A new study finds that only two days of make-up sleep reverses the metabolic damage from insomnia — at least in the short term.
/ Source: TODAY

This week, you’ve averaged barely five hours of sleep each night. You may be able to catch up on those restless nights by sleeping in this weekend. A new study finds that only two days of make-up sleep reverses the metabolic damage from sleep deprivation — at least in the short term.

“You are going to improve your insulin sensitivity and giving yourself permission to sleep in … prevents your future diabetes risk,” said Josiane Broussard, assistant research professor at the University of Colorado, Boulder, and one of the authors of the study.

Related: One night of bad sleep messes up your metabolism

Broussard and Dr. Esra Tasali, an associate professor of medicine at the University of Chicago, asked 19 healthy, young men to participate in two different sleep studies. For four days, the men stayed in bed for 8.5 hours. During the second phase, they were in bed for 4.5 hours for four days, but had two recovery days.

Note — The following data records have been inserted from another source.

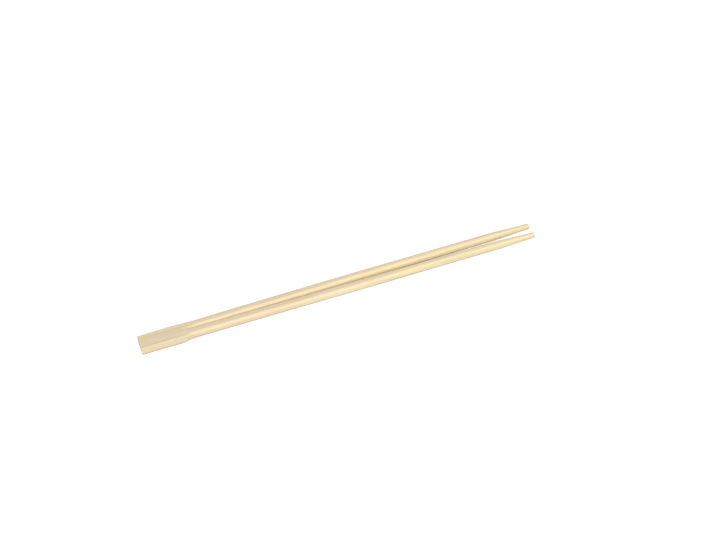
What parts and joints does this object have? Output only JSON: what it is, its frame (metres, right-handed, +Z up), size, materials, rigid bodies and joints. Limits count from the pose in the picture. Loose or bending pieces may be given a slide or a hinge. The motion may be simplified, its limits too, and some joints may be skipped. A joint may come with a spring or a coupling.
{
  "type": "joined bamboo chopsticks",
  "caption": "Disposable bamboo chopsticks milled from one slat, joined at a square head, with rounded sticks that spread to tapered tips.",
  "frame": {"origin": "middle of the pair's length and width, on the surface it lies on", "axes": "+X from the square head to the tips, +Y across the pair, +Z up through the slat's thickness"},
  "size_m": [0.21, 0.0126, 0.004],
  "materials": {
    "bamboo": "planed and milled bare bamboo, matt to satin, with fine lengthwise fibres"
  },
  "bodies": {
    "root": {"twin_chopsticks": "bamboo"}
  },
  "joints": []
}
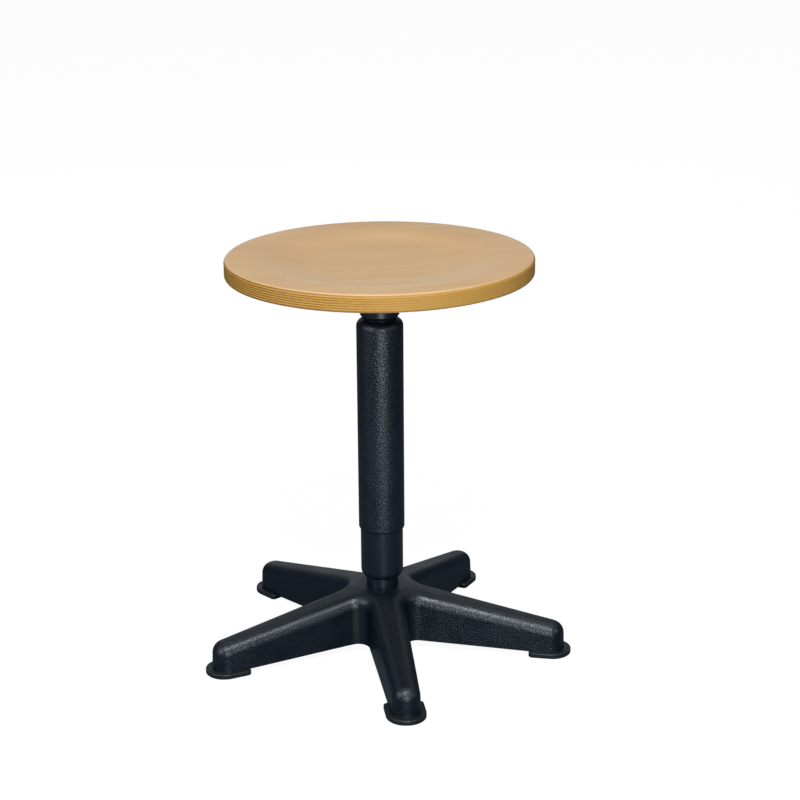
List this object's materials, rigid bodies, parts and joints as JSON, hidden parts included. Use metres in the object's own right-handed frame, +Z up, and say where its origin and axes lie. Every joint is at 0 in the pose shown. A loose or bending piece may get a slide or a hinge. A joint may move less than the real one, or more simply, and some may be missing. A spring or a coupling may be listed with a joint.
{
  "type": "adjustable swivel stool",
  "caption": "Height-adjustable swivel stool with a round dished plywood seat, a sleeved gas-lift column and a moulded star base on glides.",
  "frame": {"origin": "the column's axis at floor level, midway between the five glides", "axes": "+Z is up along the column, and one arm of the base points along -Y"},
  "size_m": [0.4328, 0.4139, 0.475],
  "materials": {
    "beech_ply": "clear satin lacquer on beech veneers, plies seen on the edge",
    "black_steel": "black powder coat",
    "black_tube": "smooth satin black paint",
    "zinc_steel": "zinc plated",
    "ground_steel": "fine ground",
    "chromed_rod": "polished hard chrome",
    "piston_metal": "turned",
    "brass_fitting": "turned",
    "grained_plastic": "moulded with a fine leather-like grain, black",
    "glide_plastic": "smooth moulded, black",
    "black_plastic": "satin moulded, black",
    "pale_nylon": "natural moulded nylon",
    "seal_rubber": "smooth",
    "buffer_rubber": "matt"
  },
  "bodies": {
    "base": {"base_star": "grained_plastic", "hub_insert": "zinc_steel", "stand_tube": "black_tube", "end_plate": "zinc_steel", "guide_bush": "pale_nylon", "bearing_lower_washer": "ground_steel", "glide_stems": "zinc_steel", "glide_front": "glide_plastic", "glide_right_front": "glide_plastic", "glide_right_rear": "glide_plastic", "glide_left_rear": "glide_plastic", "glide_left_front": "glide_plastic"},
    "rod": {"piston_rod": "chromed_rod", "piston": "piston_metal", "piston_seal": "seal_rubber", "piston_nut": "zinc_steel", "rubber_buffer": "buffer_rubber", "bearing_upper_washer": "ground_steel", "clip_washer": "zinc_steel", "rod_clip": "zinc_steel"},
    "cage": {"ball_cage": "pale_nylon", "bearing_balls": "ground_steel"},
    "seat": {"seat_board": "beech_ply", "seat_plate": "black_steel", "seat_screws": "zinc_steel", "seat_bracket": "black_steel", "cone_socket": "black_steel", "lever_pin": "zinc_steel", "lever_spacers": "pale_nylon", "pin_clips": "zinc_steel", "pressure_tube": "black_tube", "inner_tube": "ground_steel", "valve_body": "brass_fitting", "valve_seals": "seal_rubber", "rod_guide": "pale_nylon", "rod_seal": "seal_rubber", "sleeve_ring": "pale_nylon", "cover_sleeve": "grained_plastic"},
    "lever": {"release_lever": "black_steel", "lever_grip": "black_plastic"},
    "pin": {"release_pin": "ground_steel"}
  },
  "joints": [
    {"name": "swivel", "type": "hinge", "parent": "base", "child": "rod", "pos_m": [0, 0, 0.035], "axis": [0, 0, 1], "continuous": true},
    {"name": "cage_spin", "type": "hinge", "parent": "base", "child": "cage", "pos_m": [0, 0, 0.03223], "axis": [0, 0, 1], "continuous": true},
    {"name": "height", "type": "slide", "parent": "rod", "child": "seat", "axis": [0, 0, 1], "range_m": [-0.055, 0.075]},
    {"name": "lever_lift", "type": "hinge", "parent": "seat", "child": "lever", "pos_m": [0, 0.027, 0.43], "axis": [1, 0, 0], "range_deg": [0, 6.4], "stiffness_Nm_per_rad": 4, "springref_deg": -2.86},
    {"name": "pin_press", "type": "slide", "parent": "seat", "child": "pin", "axis": [0, 0, 1], "range_m": [-0.0032, 0]}
  ],
  "couplings": [
    {"joint": "cage_spin", "follows": "swivel", "ratio": 0.5},
    {"joint": "pin_press", "follows": "lever_lift", "m_per_rad": -0.027}
  ]
}
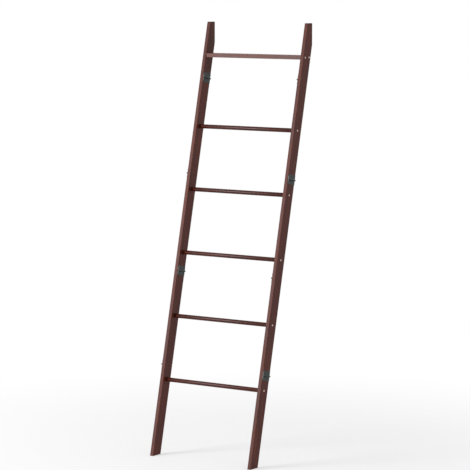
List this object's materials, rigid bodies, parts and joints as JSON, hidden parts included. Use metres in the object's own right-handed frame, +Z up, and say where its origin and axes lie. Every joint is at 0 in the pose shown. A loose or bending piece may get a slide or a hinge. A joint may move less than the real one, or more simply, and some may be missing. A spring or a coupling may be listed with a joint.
{
  "type": "blanket ladder",
  "caption": "Leaning wooden blanket ladder with round rungs, a narrow level shelf board near the top and rails made of hinged lengths.",
  "frame": {"origin": "floor level, halfway across the width and midway between the front of the feet and the wall that the ladder leans on", "axes": "+Z up, +Y towards the wall, +X to the right as seen from the front"},
  "size_m": [0.517, 0.4552, 1.8],
  "materials": {
    "rail_wood": "dark red-brown stain under a satin lacquer",
    "rung_wood": "dark red-brown stain under a satin lacquer",
    "shelf_wood": "dark red-brown stain under a satin lacquer",
    "hinge_metal": "black-bronze satin coat",
    "bright_screws": "zinc plated, slightly warm"
  },
  "bodies": {
    "root": {"hinge_screws": "hinge_metal", "left_hinge_1_lower_leaf": "hinge_metal", "left_hinge_1_pin": "hinge_metal", "left_hinge_1_upper_leaf": "hinge_metal", "left_hinge_2_lower_leaf": "hinge_metal", "left_hinge_2_pin": "hinge_metal", "left_hinge_2_upper_leaf": "hinge_metal", "left_hinge_3_lower_leaf": "hinge_metal", "left_hinge_3_pin": "hinge_metal", "left_hinge_3_upper_leaf": "hinge_metal", "left_hinge_4_lower_leaf": "hinge_metal", "left_hinge_4_pin": "hinge_metal", "left_hinge_4_upper_leaf": "hinge_metal", "left_rail_length_1": "rail_wood", "left_rail_length_2": "rail_wood", "left_rail_length_3": "rail_wood", "left_rail_length_4": "rail_wood", "left_rail_length_5": "rail_wood", "right_hinge_1_lower_leaf": "hinge_metal", "right_hinge_1_pin": "hinge_metal", "right_hinge_1_upper_leaf": "hinge_metal", "right_hinge_2_lower_leaf": "hinge_metal", "right_hinge_2_pin": "hinge_metal", "right_hinge_2_upper_leaf": "hinge_metal", "right_hinge_3_lower_leaf": "hinge_metal", "right_hinge_3_pin": "hinge_metal", "right_hinge_3_upper_leaf": "hinge_metal", "right_hinge_4_lower_leaf": "hinge_metal", "right_hinge_4_pin": "hinge_metal", "right_hinge_4_upper_leaf": "hinge_metal", "right_rail_length_1": "rail_wood", "right_rail_length_2": "rail_wood", "right_rail_length_3": "rail_wood", "right_rail_length_4": "rail_wood", "right_rail_length_5": "rail_wood", "rung_1": "rung_wood", "rung_2": "rung_wood", "rung_3": "rung_wood", "rung_4": "rung_wood", "rung_5": "rung_wood", "rung_screws": "bright_screws", "shelf_board": "shelf_wood", "shelf_screws": "bright_screws"}
  },
  "joints": []
}
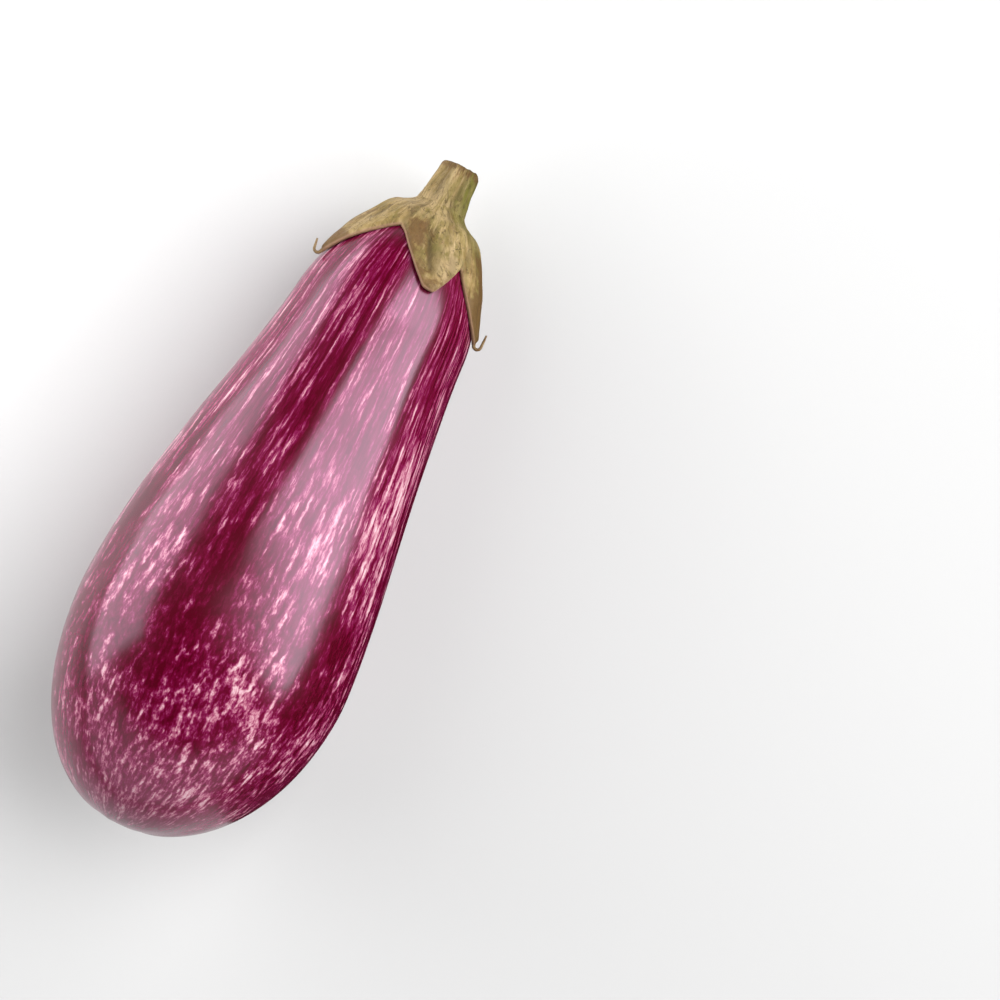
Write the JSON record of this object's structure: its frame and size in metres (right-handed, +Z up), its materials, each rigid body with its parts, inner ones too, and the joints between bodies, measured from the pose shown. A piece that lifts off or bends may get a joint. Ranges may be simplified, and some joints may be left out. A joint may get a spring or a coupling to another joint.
{
  "type": "eggplant",
  "caption": "Striped purple and white eggplant lying on its side, with a lobed calyx with hooked tips and a short cut stem.",
  "frame": {"origin": "in the middle of the flat rest spot on the belly, on the surface that the fruit lies on, below the centre of mass", "axes": "+X from the blossom end towards the stem along the surface, +Z up; the fruit's own axis droops 9.5 degrees towards the stem"},
  "size_m": [0.1921, 0.0757, 0.0772],
  "materials": {
    "skin": "smooth waxy fruit skin, dark magenta with many thin pale pink streaks along its length, glossy",
    "calyx": "leathery tan and olive sepals with brown scuffs, matt",
    "stem": "woody olive-green stalk with tan ribs and a brown dried cut end, matt"
  },
  "bodies": {
    "root": {"fruit": "skin", "calyx": "calyx", "stem": "stem"}
  },
  "joints": []
}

On the first recovery day, they stayed in bed for 12 hours and could sleep as much as they wanted; on the second they stayed in bed for 10 hours and could sleep as much as they wanted.

Broussard and Tasali tested the participants’ blood sugar every day.

When the men were sleep deprived their insulin sensitivity — the ability to regulate blood sugar — decreased by 23 percent, increasing their diabetes risk by 16 percent. Yet, after two days of make-up sleep, where they averaged about 9.5 hours of sleep, they returned to normal, healthy levels.

“The body is adaptive,” Tasali said. “If you were to catch up on sleep, a good amount of sleep, an average of 10 hours of sleep, you can go back to baseline and reduce your risk.”

Dr. Harneet Walia, who did not participate in the study, said it provides exciting results that make-up sleep can reverse metabolic damage, but warned that the results provide an incomplete picture.

“This was a short-term study and often people are chronically sleep deprived,” said the sleep medicine doctor at the Center for Sleep Disorders in the Neurological Institute at Cleveland Clinic. “We still don’t know whether the chronic effects [of sleep deprivation] can be reversed with extra sleep on the weekend.”

Related: Want better sleep? Bring the pet to bed with you!

Dr. Raj Dasgupta, who also was not involved in the study, agreed with Walia. While he praised the results because it encourages people to get more sleep, he warned that the findings may only apply to young, health men.

“You cannot infer what could be happening with the female population,” said the assistant professor of clinical medicine at Keck School of Medicine at the University of Southern California and a fellow of the American Academy of Sleep Medicine.

He also said that it would be valuable to study the effects of make-up sleep in a larger population and overweight people, who are at greater risk for diabetes. And, it fails to look at how make-up sleep improves the cognitive deficits, such as confusion, irritability, and memory problems, related to sleep deprivation.

But overall, Dasgupta applauded the study.

“Any study that wants to encourage people to get more sleep … is a good study.”